Thursday, July 20, 2006

further down the forked road

Settled in Shipping adds some excellent points to the US/EU debate (which I also touched upon late last year).

As I've seen it, the contentious issue regarding the acceptance of European approaches to jazz music is the non-linearity with which many European musicians regard the jazz tradition.
Excellent point (which is developed further), but wouldn't apprehending the tradition in a rigourously linear way mean confronting everything from ragtime to Armstrong to bebop to Ornette and Cecil and the AEC to Miles in the 60s and 70s to Zorn, etc.? I don't think that's even possible for an individual to do. So isn't everybody picking and choosing, and it's just that certain pick 'n' mixes have been canonised?

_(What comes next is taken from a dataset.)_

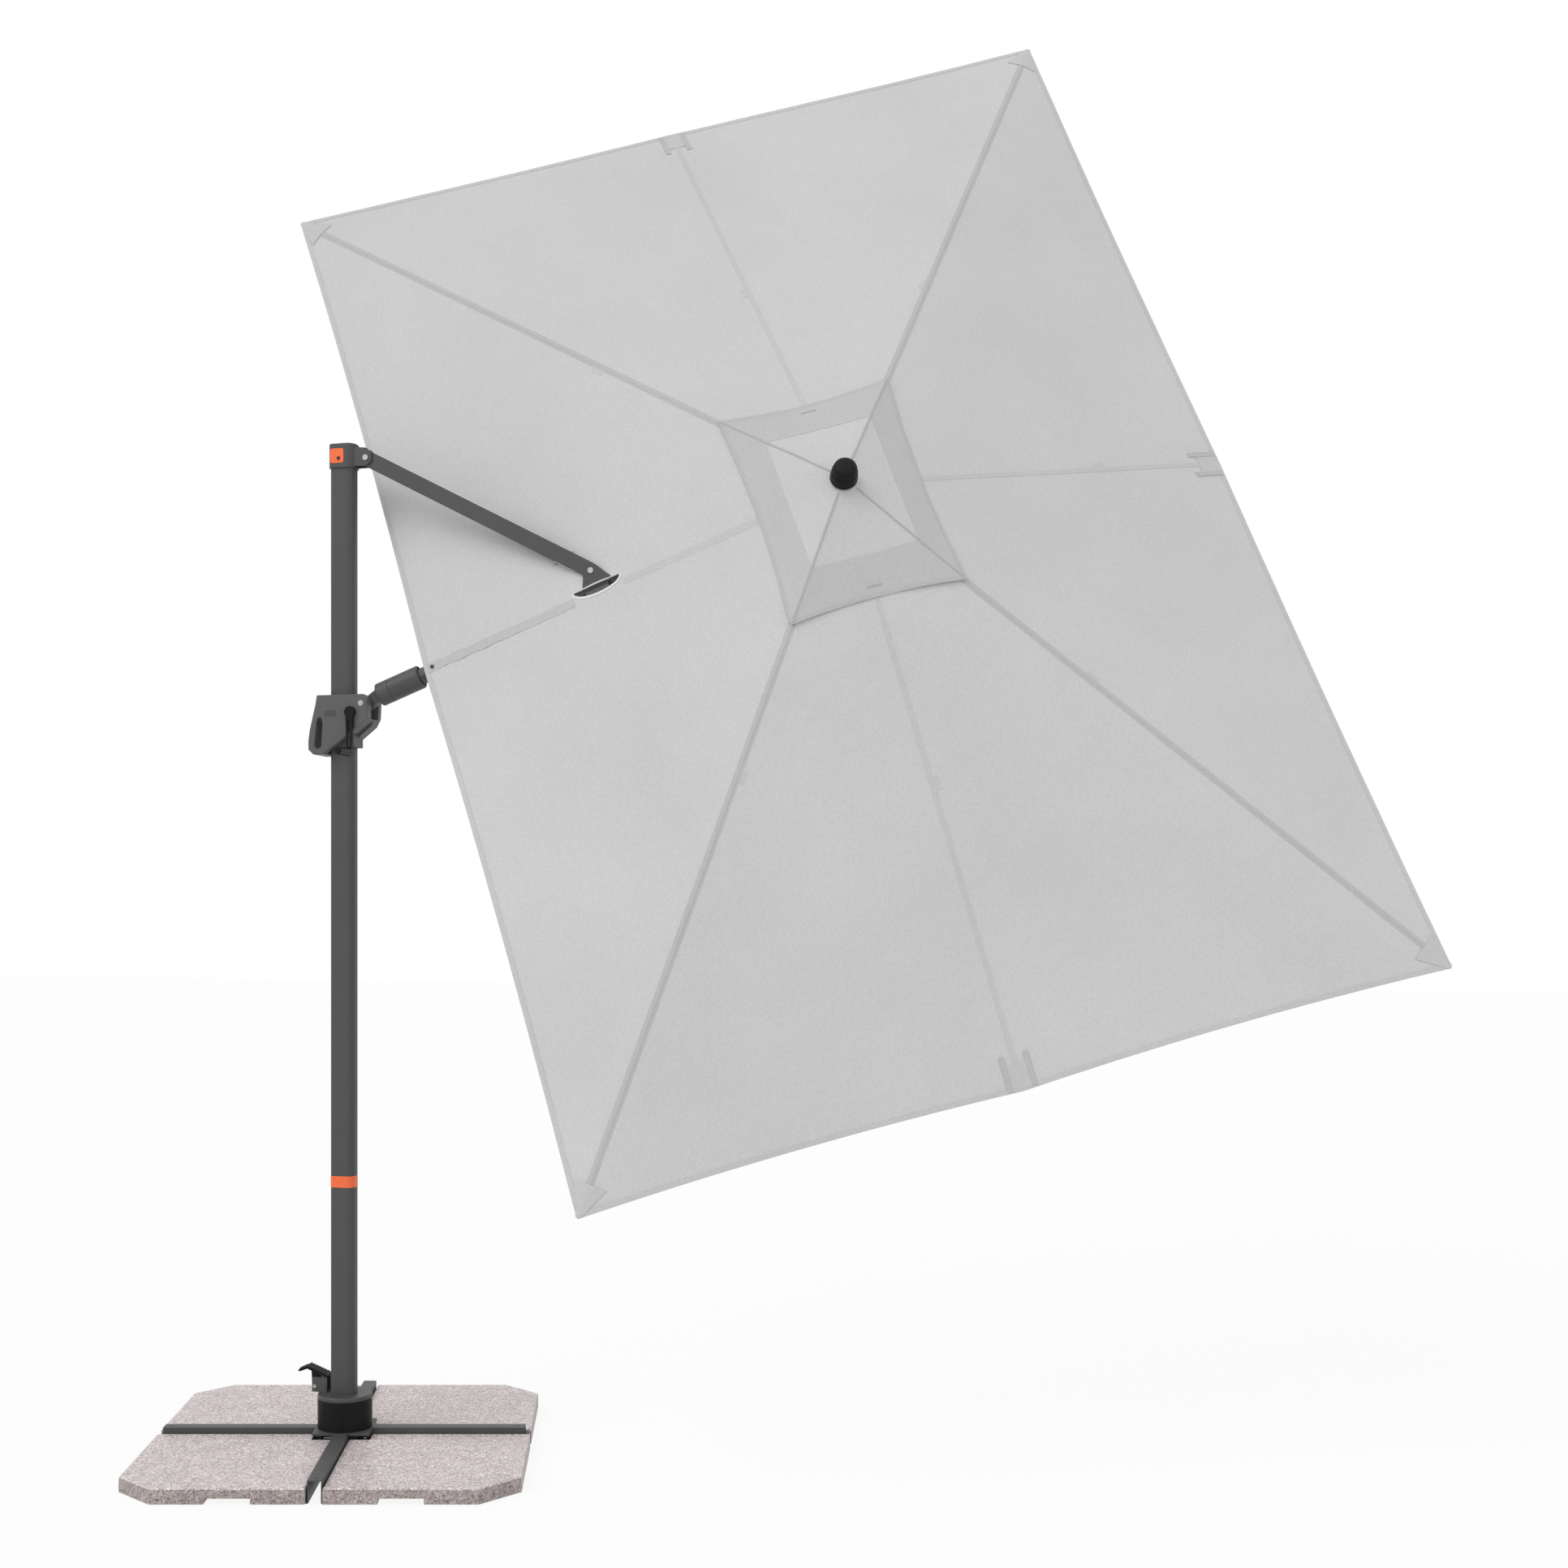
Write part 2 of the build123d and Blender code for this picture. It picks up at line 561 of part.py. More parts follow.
# ---- Ribs ----
class Rib:
    """One rib: bearing about the crown's axis, slope, length and drop under the cloth."""

    def __init__(self, name, bearing):
        self.name = name
        self.bearing = bearing
        turn = radians(bearing)
        along = half_length / abs(cos(turn)) if abs(cos(turn)) > 1e-6 else 1e9
        across = half_width / abs(sin(turn)) if abs(sin(turn)) > 1e-6 else 1e9
        self.reach = min(along, across)
        self.slope = degrees(atan(canopy_rise / self.reach))
        fall = max(abs(sin(turn)) * canopy_rise / half_length, abs(cos(turn)) * canopy_rise / half_width)
        is_corner = min(abs(sin(turn)), abs(cos(turn))) > 0.1
        self.drop = rib_height / 2 + cloth + gap + (fall * rib_width / 2 if is_corner else 0)
        self.depth = pivot_depth(self.slope, self.drop)
        self.length = (self.reach - hub_pivot_radius) / cos(radians(self.slope)) - 12
        self.anchor = stretcher_anchor(self.depth, self.slope, lug_drop)
        self.frame = canopy_frame * Location((0, 0, 0), (0, 0, bearing))


RIBS = [
    Rib("rib_outer", 0),
    Rib("rib_outer_rear", corner_bearing),
    Rib("rib_rear", 90),
    Rib("rib_inner_rear", 180 - corner_bearing),
    Rib("rib_inner_front", 180 + corner_bearing),
    Rib("rib_front", 270),
    Rib("rib_outer_front", 360 - corner_bearing),
]


def rib(r):
    half = rib_height / 2
    side = rib_width / 2
    start = 40.0
    bar = block(start, r.length, -side, side, -half, half)
    bar -= block(start + 8, r.length - 8, -side + rib_wall, side - rib_wall, -half + rib_wall, half - rib_wall)
    bar += block(0, start + 1, -tongue / 2, tongue / 2, -8, 8) + rod_y(8, -tongue / 2, tongue / 2)
    along = r.anchor[0]
    lug = slab([(along - 12, -half + 1), (along + 12, -half + 1), (along + 5, -lug_drop - 3),
                (along - 5, -lug_drop - 3)], -tongue / 2, tongue / 2)
    lug += rod_y(5, -tongue / 2, tongue / 2, x=along, z=-lug_drop)
    bar += lug
    bar -= rod_y(rib_pin_radius + fit, -5, 5)
    bar -= rod_y(rib_pin_radius + fit, -5, 5, x=along, z=-lug_drop)
    place = r.frame * Location((hub_pivot_radius, 0, -r.depth)) * Location((0, 0, 0), (0, r.slope, 0))
    keep(r.name, place * bar)


def stretcher(name, frame, depth, slope, drop, anchor):
    """A bar from a lug under its rib to the runner, with a fork at the rib.

    The rear one carries the runner on a pin; in the others' eyes the pin is cut off flush."""
    along, length, angle = anchor[0], anchor[1], anchor[2]
    size = stretcher_size / 2
    s = radians(slope)
    x = hub_pivot_radius + along * cos(s) - drop * sin(s)
    z = -depth - along * sin(s) - drop * cos(s)
    cheek = tongue / 2 + 0.3
    bar = block(14, length - blade_length + 2, -size, size, -size, size)
    for side in (-1, 1):
        edges = sorted((side * cheek, side * (cheek + 2.2)))
        bar += block(0, 16, edges[0], edges[1], -size, size) + rod_y(size, edges[0], edges[1])
    bar += block(length - blade_length, length, -tongue / 2, tongue / 2, -size, size)
    bar += rod_y(size + 1, -tongue / 2, tongue / 2, x=length)
    if name == carrying_stretcher:
        bar -= rod_y(rib_pin_radius + fit, -5, 5, x=length)
    bar += rod_y(rib_pin_radius, -cheek - 2.2, cheek + 2.2)
    place = frame * Location((x, 0, z)) * Location((0, 0, 0), (0, 90 + angle, 0))
    keep(name, place * bar)


# ---- Crown, finial and runner ----
def runner():
    """A dish with a slot to its centre for each stretcher, about the level of its pins."""
    body = rod_z(crown_radius, -runner_floor - 6, 10)
    body = fillet(body.edges().group_by(Axis.Z)[0], 3)
    for bearing in [r.bearing for r in RIBS] + [180]:
        body -= Rot(0, 0, bearing) * block(0, crown_radius + 5, -tongue / 2 - gap, tongue / 2 + gap,
                                           -runner_floor, 11)
    body -= rod_z(core_radius, -runner_floor, 11)
    rear_pin = rod_y(rib_pin_radius, -tongue / 2 - 2, tongue / 2 + 2, x=hub_pivot_radius)
    return body + Rot(0, 0, 90) * rear_pin


def star(radius, top, bottom, spokes):
    """A slotted disc; each spoke is (bearing, blade width, pin depth, pin radius)."""
    body = rod_z(radius, -bottom, -top)
    body = fillet(body.edges().group_by(Axis.Z)[-1], 3)
    for bearing, blade, depth, pin in spokes:
        body -= Rot(0, 0, bearing) * block(core_radius, radius + 5, -blade / 2 - gap, blade / 2 + gap,
                                           -bottom - 1, -top + 1)
    for bearing, blade, depth, pin in spokes:
        body += Rot(0, 0, bearing) * rod_y(pin, -blade / 2 - 2, blade / 2 + 2, x=hub_pivot_radius, z=-depth)
    return body


def crown():
    spokes = [(r.bearing, tongue, r.depth, rib_pin_radius) for r in RIBS]
    spokes.append((180, boom_tongue, pivot_depth(slope_length, boom_drop), pin_radius))
    body = star(crown_radius, 15, 52, spokes)
    body += rod_z(half_length * vent_eye + 1.3, -16, vent_top - cloth - cap_seat)
    body -= rod_z(4, -30, vent_rise + 5)
    keep("crown", canopy_frame * body)
    knob_base = vent_top + gap
    profile = make_face(Polyline((0, 0, knob_base), (33, 0, knob_base), (34, 0, knob_base + 6),
                                 (22, 0, knob_base + 12), (15, 0, knob_base + 20), (17, 0, knob_base + 30),
                                 (13, 0, knob_base + 38), (0, 0, knob_base + 41), close=True))
    finial = revolve(profile, Axis.Z) + rod_z(4, -28, knob_base + 5)
    keep("finial", canopy_frame * finial)
    keep("runner", canopy_frame * Pos(0, 0, -runner_open) * runner())


# ---- Canopy cloth, one gore to each rib and one to the boom ----
def rim_point(bearing, share, lift):
    """A point of the canopy's four flat panels, at a share of the way to the edge."""
    turn = radians(bearing)
    along = half_length / abs(cos(turn)) if abs(cos(turn)) > 1e-6 else 1e9
    across = half_width / abs(sin(turn)) if abs(sin(turn)) > 1e-6 else 1e9
    reach = min(along, across) * share
    return (reach * cos(turn), reach * sin(turn), -canopy_rise * share + lift)


def panel(from_bearing, to_bearing, inner, outer, lifts):
    """One flat piece of cloth between two bearings."""
    points = [rim_point(from_bearing, inner, lifts[0]), rim_point(from_bearing, outer, lifts[1]),
              rim_point(to_bearing, outer, lifts[1]), rim_point(to_bearing, inner, lifts[0])]
    return prism(points, cloth)


def gore(name, bearing, before, after, is_corner):
    """The cloth from one seam to the next, with its part of the vent cap above."""
    edge = 0.02
    first = bearing - before + edge
    last = bearing + after - edge
    cuts = [first, bearing, last] if is_corner else [first, last]
    main = None
    cap = None
    for start, end in zip(cuts, cuts[1:]):
        piece = panel(start, end, hole_share, 1.0, (0, 0))
        flap = panel(start, end, vent_eye, vent_share, (vent_rise, vent_lift))
        main = piece if main is None else main + piece
        cap = flap if cap is None else cap + flap
    if name == "gore_boom":
        s = radians(slope_length)
        middle = (peak_u - saddle_u + slot_shift) * cos(s)
        lens = Pos(-middle, 0, -canopy_rise / 2) * extrude(
            Ellipse(slot_length / 2 * cos(s), slot_width / 2), amount=canopy_rise, both=True)
        main -= lens
    keep(name, canopy_frame * main, canopy_frame * cap)


def canopy():
    wide = corner_bearing / 2
    narrow = (90 - corner_bearing) / 2
    for r in RIBS:
        name = r.name.replace("rib", "gore")
        turn = r.bearing % 180
        if turn == 0:
            gore(name, r.bearing, wide, wide, False)
        elif turn == 90:
            gore(name, r.bearing, narrow, narrow, False)
        elif turn < 90:
            gore(name, r.bearing, wide, narrow, True)
        else:
            gore(name, r.bearing, narrow, wide, True)
    gore("gore_boom", 180, wide, wide, False)


base_cross()
ballast_plates()
hub()
pedal()
mast()
strut()
carrier()
slider()
crank()
boom()
crown()
for one in RIBS:
    rib(one)
    stretcher(one.name.replace("rib", "stretcher"), one.frame, one.depth, one.slope, lug_drop, one.anchor)
stretcher("stretcher_boom", canopy_frame * Location((0, 0, 0), (0, 0, 180)),
          pivot_depth(slope_length, boom_drop), slope_length, boom_lug_drop, boom_anchor)
canopy()

for node, solids in NODES.items():
    shape = solids[0] if len(solids) == 1 else Compound(children=solids)
    export_step(shape, "parts/" + node + ".step")
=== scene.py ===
import json
from math import atan, copysign, cos, degrees, exp, hypot, pi, radians, sin, tan

import bmesh
import bpy
from mathutils import Matrix, Vector, noise


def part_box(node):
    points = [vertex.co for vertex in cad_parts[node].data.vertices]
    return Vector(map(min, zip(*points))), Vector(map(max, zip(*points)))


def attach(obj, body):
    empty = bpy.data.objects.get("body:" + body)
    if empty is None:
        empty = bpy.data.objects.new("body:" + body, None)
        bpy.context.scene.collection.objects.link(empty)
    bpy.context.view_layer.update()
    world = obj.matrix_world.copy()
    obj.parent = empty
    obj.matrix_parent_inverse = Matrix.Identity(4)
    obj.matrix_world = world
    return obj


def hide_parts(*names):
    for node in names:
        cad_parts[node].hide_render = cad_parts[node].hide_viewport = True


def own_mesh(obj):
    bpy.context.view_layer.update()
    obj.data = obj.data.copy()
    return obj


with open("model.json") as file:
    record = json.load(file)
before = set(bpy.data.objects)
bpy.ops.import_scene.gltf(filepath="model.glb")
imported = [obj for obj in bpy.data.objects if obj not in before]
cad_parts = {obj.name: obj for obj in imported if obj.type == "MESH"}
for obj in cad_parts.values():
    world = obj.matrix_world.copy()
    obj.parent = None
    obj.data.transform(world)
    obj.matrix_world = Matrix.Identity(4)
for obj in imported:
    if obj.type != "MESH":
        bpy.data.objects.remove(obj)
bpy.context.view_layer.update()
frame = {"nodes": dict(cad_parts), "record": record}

# ---- Driving dimensions, metres: the same values as the CAD source ----
half_length = 1.110
half_width = 1.500
rise = 0.395
cloth = 0.0012
vent_share = 0.203          # the cap's edge; its CAD solid reaches a little further
hole_share = 0.125          # the hole in the main cloth; the cap overlaps it
vent_rise = 0.024
vent_lift = 0.009
vent_eye = 0.01
strut_length = 0.698
open_angle = radians(27.8)
boom_angle = radians(21.3)
tilt_angle = radians(75.3)
top_pivot_z = 2.620
pivot_x = 0.066
boom_offset = 0.011
cloth_start = 0.187
boom_drop = 0.0218
base_turn = radians(14.7)
hub_pivot_radius = 0.040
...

SiS states (and then dismantles) a couple of well-worn clichés:
It don't mean a thing if it ain't got that swing. Europeans are either regarded as inherently incapable of swinging, or of willingly ignoring it as an essential part of jazzdom.
It's a damned if you do, damned if you don't situation: Europeans can't swing, but if they can, they're merely derivative. That said, many, many European musicians love to swing and play swinging music. The whole Europe = 70s free jazz/improv equation is quite false.

Peer beyond the free jazz/straight-ahead dichotomy, and you'll see that Steve Coleman's Hot Brass recordings from the early 90s had a huge impact (in France, but also in other countries, I think) on musicians and listeners.
Europeans, by virtue of their non-American status, do not understand the jazz tradition at all. It is impossible to gloss over the bebop section of the history, and equate the early jazz and Dixieland with the avant-garde rumblings of the late '60s.
Sorry David, I don't get what you're saying in the second sentence.
I'm surprised that critics and some musicians alike still regard the treatment of repertoire from artists like Bjork, Paul Simon, Radiohead or Nick Drake (to cite only the people I've covered in my own groups) as mere novelty, and that the inevitable next step - to write music evocative of these artists - is considered as some sort of jazz heresy.
I think lots of critics are fine with it, but opinions are still pretty strongly divided (cf. the controversy around The Bad Plus playing "Smells Like Teen Spirit" on a major label (if you do it on a small label like FSNT, it doesn't matter)). I wonder if Miles got the same reactions when he played "Someday My Prince Will Come."